Jak poinformowała Biedronka w swoim komunikacie prasowym, kolejni pracownicy sieci otrzymają podwyżki. Tym razem trafią one na konta osób zatrudnionych w biurach regionalnych oraz w centrali firmy. Łącznie na ten cel sklep przeznaczy 45 mln zł, które rozdzieli pomiędzy 3 tysiącami podwładnych.
To druga zapowiedź podwyżek, którą zadeklarowała sieć na przestrzeni ostatnich dwóch miesięcy. Pierwsza dotyczyła ponad 60 tys. pracowników sklepów oraz centrów dystrybucyjnych. W ich przypadku Biedronka podała dokładne widełki - wynagrodzenie zwiększyło się o średnio od 500 do 700 zł brutto miesięcznie.
Na podwyżki dla pracowników rozsianych po całej Polsce Biedronka zapowiedziała przeznaczyć 600 mln zł. Jest to znacznie wyższa kwota od tej, która podzielona trafi do osób zatrudnionych w administracji sieci. Jednak, jeżeli rozłożyć ją proporcjonalnie na każdą z grup, okazuje się, że pracownicy biurowi otrzymają o połowę wyższe dodatki niż ci pracujący w sklepach.

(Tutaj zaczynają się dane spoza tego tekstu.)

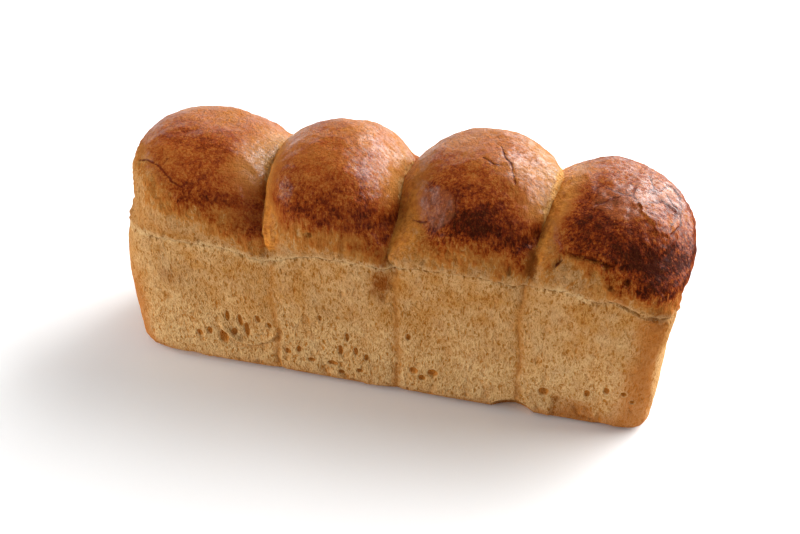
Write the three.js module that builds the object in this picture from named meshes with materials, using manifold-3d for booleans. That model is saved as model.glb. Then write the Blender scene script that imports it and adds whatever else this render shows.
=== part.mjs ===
// A tin loaf with four domes: four balls of dough, proved and baked side by side in one open tin.
// Millimetres. X runs along the loaf, Y across it with the front wall at -Y, and Z up from the base.
import * as THREE from "three";
import { mergeVertices } from "three/addons/utils/BufferGeometryUtils.js";
import Module from "manifold-3d";

const { smoothstep } = THREE.MathUtils;

// The part of the loaf that the tin shaped
const RIM_HEIGHT = 105.4; // of the tin's edge above its bottom
const HALF_DEPTH = 58; // from the middle to a long wall, at the rim
const DEPTH_TAPER = 4; // how much further in a long wall is at the base
const FOOT_RADIUS = 8.3; // of the edge round the base
const WALL_SQUARENESS = 9; // exponent of a ball's outline in plan, inside the tin

// The two end walls: how much further in each is at the base, how far it bulges halfway up,
// and the exponent of the loaf's outline in plan at its corners.
const END_WALLS = {
  left: { taper: -3.2, bulge: 4.2, squareness: 4.1 },
  right: { taper: 5.5, bulge: -0.9, squareness: 6.9 },
};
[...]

Jeżeli podzieli się kwotę 600 mln zł na 60 tys. osób, to średnia wynosi 10 tys. zł. Oczywiście jest to kwota brutto i ewentualna podwyżka w skali roku. Ponadto wzrost wynagrodzenia szeregowego pracownika i kierownika będzie się różnił. Jednak po podzieleniu tej kwoty przed dwanaście - liczbę miesięcy w roku - wychodzi na to, że średnio miesięcznie kasjerzy oraz magazynierzy dostaną po 833 zł brutto miesięcznie.
Natomiast gdyby zastosować ten sam sposób przeliczenia dla pracowników biurowych, tj. 45 mln zł przez 3 tys. pracowników, to średnio na jedną osobę przypada 15 tys. zł brutto rocznie, czyli 1250 zł brutto miesięcznie. To o 50 proc. więcej od średniej pracownika sklepu.
Sieć wskazała, że obecnie zatrudnia ponad 80 tys. osób. Spośród nich właśnie ponad 60 tys. stanowią pracownicy sklepów oraz centrów dystrybucyjnych. Ponad 3 tys. to pracownicy administracyjni. W ciągu roku Biedronka przeznaczy na podwyżki ok. 650 mln zł.